Теперь же я чувствовал себя скорее патологоанатомом, который, отбросив грязную простыню, со сжатым в руке скальпелем профессиональным взором оглядывает лежащее перед ним тело: да, красивая была девушка, но ведь она уже мертва. А, значит, можно, не мучаясь угрызениями, ее полосовать и потрошить, вытаскивать внутренности, а потом, запихнув их обратно, наскоро зашить разрез грубыми стежками через край. Впрочем, это еще вопрос, насколько хороша была усопшая. Не исключено, что все как раз наоборот: она была редкой уродиной, и ей бы очень не помешало попасть под нож пластического хирурга, больше того, она об этом мечтала, и во всем себе отказывала, копя на операцию, чем и довела себя до тяжкой болезни, и, как следствие, угодила на стол к патологоанатому.
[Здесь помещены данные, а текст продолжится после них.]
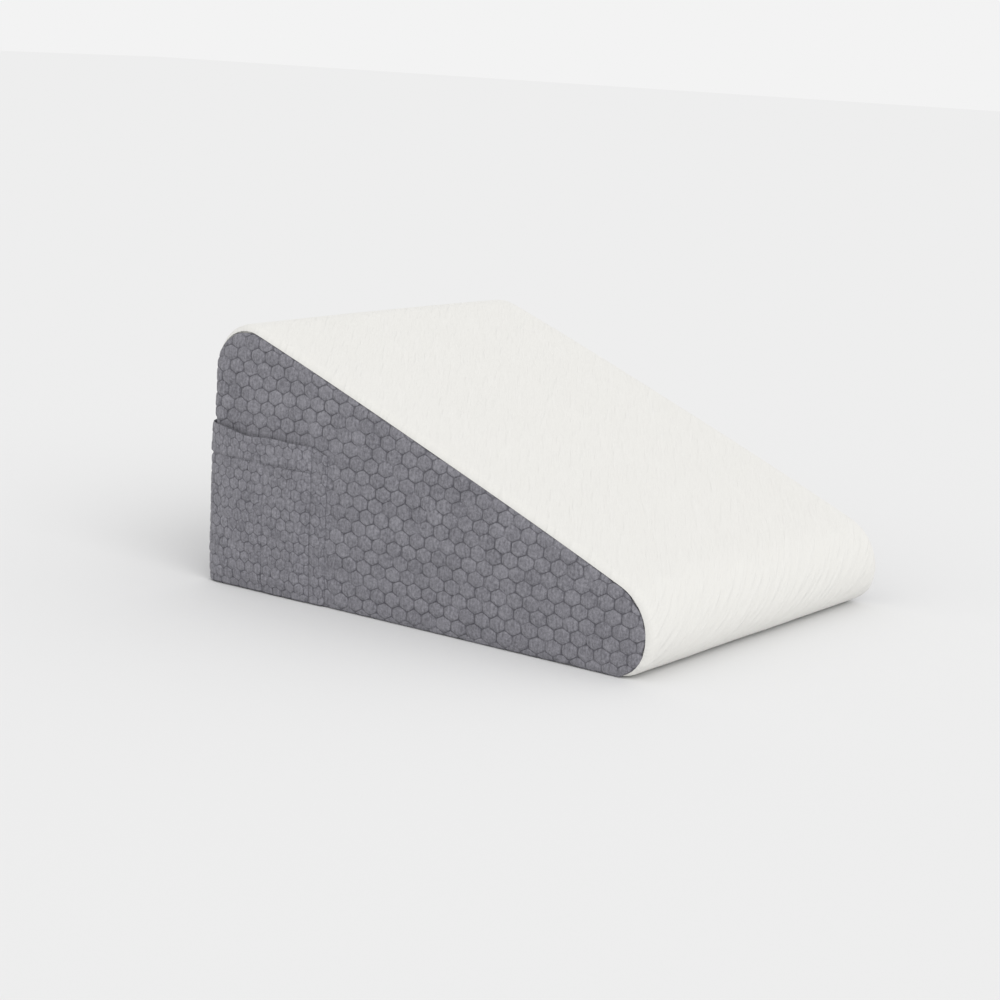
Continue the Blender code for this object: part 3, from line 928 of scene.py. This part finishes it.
@dataclass(frozen=True)
class Cover:
    """The white knit cover, filled and tight over the foam wedge."""

    form: WedgeForm
    fine: float = 0.0098
    coarse: float = 0.034
    across: float = 0.0098
    panel_thickness: float = 0.0033
    rim_clearance: float = 0.0005
    pucker_pitch: float = 0.0075
    pucker_depth: float = 0.00035
    pucker_reach: float = 0.011
    sway: float = 0.0005
    cutter_foot: float = -0.01
    cutter_reach: float = 0.02
    base_clearance: float = 0.0003
    base_corner: float = 0.0123

    def stations(self) -> np.ndarray:
        """Distances across the width, close together on the rolled edges."""
        half = self.form.half_width
        rolled = [0.0, 0.0007, 0.0020, 0.0042, 0.0075, 0.0125, 0.0195]
        inner = half - rolled[-1]
        count = round(2.0 * inner / self.across)
        even = [-inner + 2.0 * inner * k / count for k in range(1, count)]
        return np.array([-half + d for d in rolled] + even + [half - d for d in rolled[::-1]])

    def roll_inset(self, distance: np.ndarray, normal_x: np.ndarray, normal_z: np.ndarray) -> np.ndarray:
        """Inset of the outline at a distance from the flank, where the skin rolls over its edge."""
        form = self.form
        backward = np.maximum(0.0, -normal_x) ** 2
        radius = form.slope_roll + (form.corner_radius - form.slope_roll) * backward
        radius = np.where(normal_z < -0.3, form.foot_roll, radius)
        short = np.clip(radius - distance, 0.0, None)
        return radius - np.sqrt(np.maximum(radius**2 - short**2, 0.0))

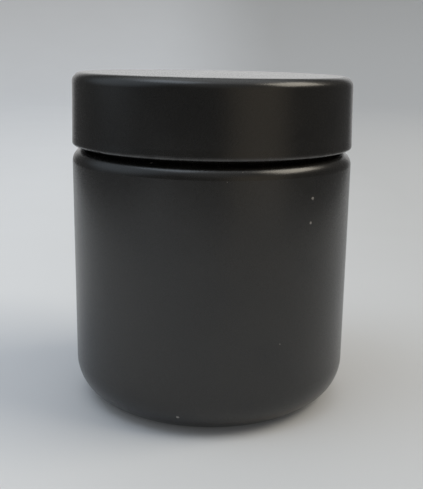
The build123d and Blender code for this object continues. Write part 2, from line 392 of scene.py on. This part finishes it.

Словно под действием сильного допинга, я просидел у компьютера всю ночь и следующий день до обеда, отрывая свою расплющенную задницу от стула только для того, чтобы всыпать корма в собачью миску и один раз выгулять псину во дворе. А затем, совершенно обессиленный, измочаленный, выжатый до последней капли, но все еще счастливый, замертво рухнул на диван. Последнее, что я почувствовал, радостно проваливаясь в гостеприимно разверзшуюся подо мной бездну, – тепло, исходящее от моей псины, привычно расположившейся у меня под животом, где-то в районе солнечного сплетения.

И как же хорошо и уютно мне было на дне этого сухого, устланного ватой колодца, что я бы его никогда по своей воле не покинул и не променял на изматывающую маету, зорко стерегущую меня на поверхности, если б откуда-то сверху не раздался громкий лай моей собаки! Такой внезапный, пронзительный и отчаянный, что я вскочил, не успев еще как следует проснуться. А когда открыл глаза, увидел… Гандзю! Она сидела рядом со мной, на том самом месте, которое обычно занимает Псина, и смотрела на меня с тем же неподражаемым выражением, с каким она обычно разглядывала мыльные потеки и волосы, оставленные мной или Славкой в ванне, прежде чем, обозвав нас грязными свиньями, обдать ее горячей водой из лейки душа.

– Привет! – помотал я для верности головой. – Надеюсь, это приятный кошмар?

– Сам ты кошмар! – невозмутимо отозвалась Гандзя. – И собака у тебя кошмарная. Скажи ей, чтоб не гавкала.

– Собака! – Нарочито строго посмотрел я на свою Псину и предпринял заранее обреченную на неудачу попытку скопировать неповторимый Гандзин выговор. – Не гавкай!

Псина, тихо тявкнув еще разок, обиженно поднялась и гордо, как оскорблённая в лучших чувствах жена, ушла куда-то в дальний угол, отчего меня сразу же начали мучить угрызения совести.

А тут еще Гандзя заметила на диване пустой пакетик от куриных шашлычков, которыми мы с Псиной баловались перед сном.

– Не удивлюсь, если ты это ешь! – заявила она и ехидно поинтересовалась. – И где ты только такую шавку взял?

– Ну не в Лондоне точно, – проворчал я.

– А я и не из Лондона, – ничуть не оскорбилась Гандзя, – я уже полгода как в Москве!

– Что, не понравилось на чужбине? – я втянул ноздрями воздух, уловив исходящий от Гандзи мучительно знакомый запах. Возможно, единственный, который я бы не спутал ни с каким другим – Настиных духов.

– Нет, в Лондоне мне понравилось, – серьезно ответила Гандзя, – просто обстоятельства изменились. Чтоб ты, Сапрыкин, знал…

Гандзя явно настроилась на долгое и подробное повествование, но я ее перебил:

– Слушай, как называются твои духи?

– Агент-провокатор, – быстро перестроилась на новую тему Ганзя. – Правда, классные?..

– Как-как?

– Агент-провокатор, – терпеливо повторила Гандзя и стала мне методично вдалбливать, как учительница второгоднику, чем ей понравился этот аромат, а также где и за сколько она его купила.

Я терпеливо ее выслушал, сам себе удивляясь. Ведь в прежние времена, когда Гандзя была то ли моей жиличкой, то ли любовницей (а вернее, и тем, и другим сразу) это давалось мне с трудом.